Problem to work on »
Repeat the material exactly, leaving nothing out.
# # # #
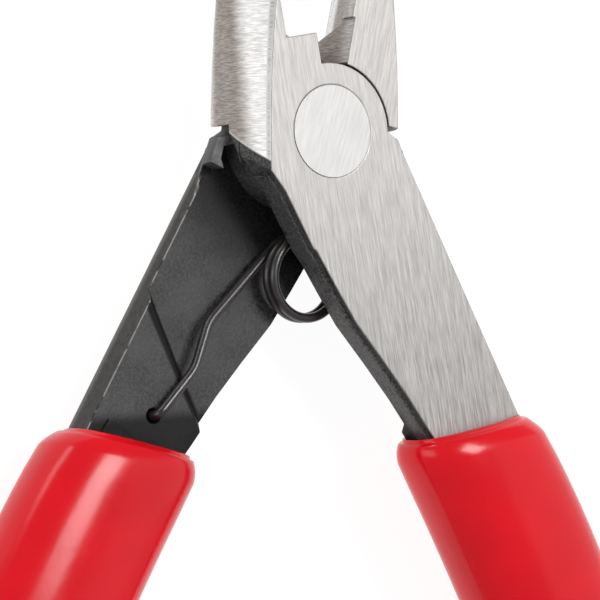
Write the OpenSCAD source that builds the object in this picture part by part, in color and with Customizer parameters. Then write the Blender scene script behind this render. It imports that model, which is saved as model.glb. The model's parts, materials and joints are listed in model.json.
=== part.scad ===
// Flush cutter: two forged halves that cross in a lap joint, turn on one rivet and are sprung open.
// The tool lies flat. +Z is the pivot axis, +Y points to the jaw tips, Z = 0 is the head's back face,
// and the origin is on the pivot axis. It is drawn at rest, with the jaws open against their stop.
// Each module that draws half of the tool draws the front one. The rear one is the same piece turned
// half round about the tool's long axis.

/* [Head] */
// Thickness of the head, from its back face to its front face
head_t = 8; // [7.8:0.1:8.2]
// Distance from the pivot to the jaw tips
jaw_reach = 23; // [21:0.5:25]
// Radius of the round lap face that each half turns on
lap_r = 5.5; // [5.3:0.1:5.6]
// Radial clearance round the lap
lap_gap = 0.14; // [0.1:0.02:0.16]
// Clearance between the two lap faces
face_gap = 0.06; // [0.04:0.02:0.1]
// Angle that the halves turn through from open to closed
open_angle = 23; // [20:1:24]

/* [Jaws] */
// Height of the cutting edge above the head's back face
edge_z = 1.2; // [0.8:0.1:2]
// Width of the bevel where it meets the head's front face
bevel_w = 3; // [2.4:0.1:3.4]

/* [Rivet] */
// Diameter of the flush heads of the rivet
rivet_head_d = 7.5; // [7:0.1:7.8]
// Diameter of the rivet's shank
rivet_shank_d = 5; // [4.5:0.1:5.5]
// Depth of each conical rivet head
rivet_head_h = 1.2; // [1:0.1:1.5]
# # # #
Solved exercise »
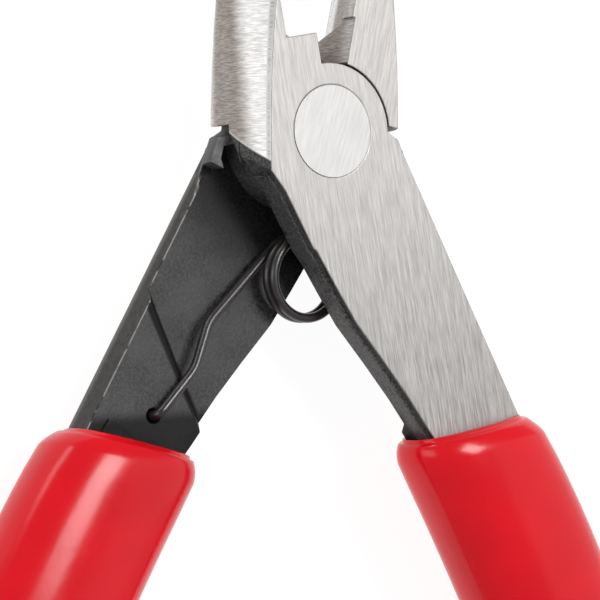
Write the OpenSCAD source that builds the object in this picture part by part, in color and with Customizer parameters. Then write the Blender scene script behind this render. It imports that model, which is saved as model.glb. The model's parts, materials and joints are listed in model.json.
=== part.scad ===
// Flush cutter: two forged halves that cross in a lap joint, turn on one rivet and are sprung open.
// The tool lies flat. +Z is the pivot axis, +Y points to the jaw tips, Z = 0 is the head's back face,
// and the origin is on the pivot axis. It is drawn at rest, with the jaws open against their stop.
// Each module that draws half of the tool draws the front one. The rear one is the same piece turned
// half round about the tool's long axis.

/* [Head] */
// Thickness of the head, from its back face to its front face
head_t = 8; // [7.8:0.1:8.2]
// Distance from the pivot to the jaw tips
jaw_reach = 23; // [21:0.5:25]
// Radius of the round lap face that each half turns on
lap_r = 5.5; // [5.3:0.1:5.6]
// Radial clearance round the lap
lap_gap = 0.14; // [0.1:0.02:0.16]
// Clearance between the two lap faces
face_gap = 0.06; // [0.04:0.02:0.1]
// Angle that the halves turn through from open to closed
open_angle = 23; // [20:1:24]

/* [Jaws] */
// Height of the cutting edge above the head's back face
edge_z = 1.2; // [0.8:0.1:2]
// Width of the bevel where it meets the head's front face
bevel_w = 3; // [2.4:0.1:3.4]

/* [Rivet] */
// Diameter of the flush heads of the rivet
rivet_head_d = 7.5; // [7:0.1:7.8]
// Diameter of the rivet's shank
rivet_shank_d = 5; // [4.5:0.1:5.5]
// Depth of each conical rivet head
rivet_head_h = 1.2; // [1:0.1:1.5]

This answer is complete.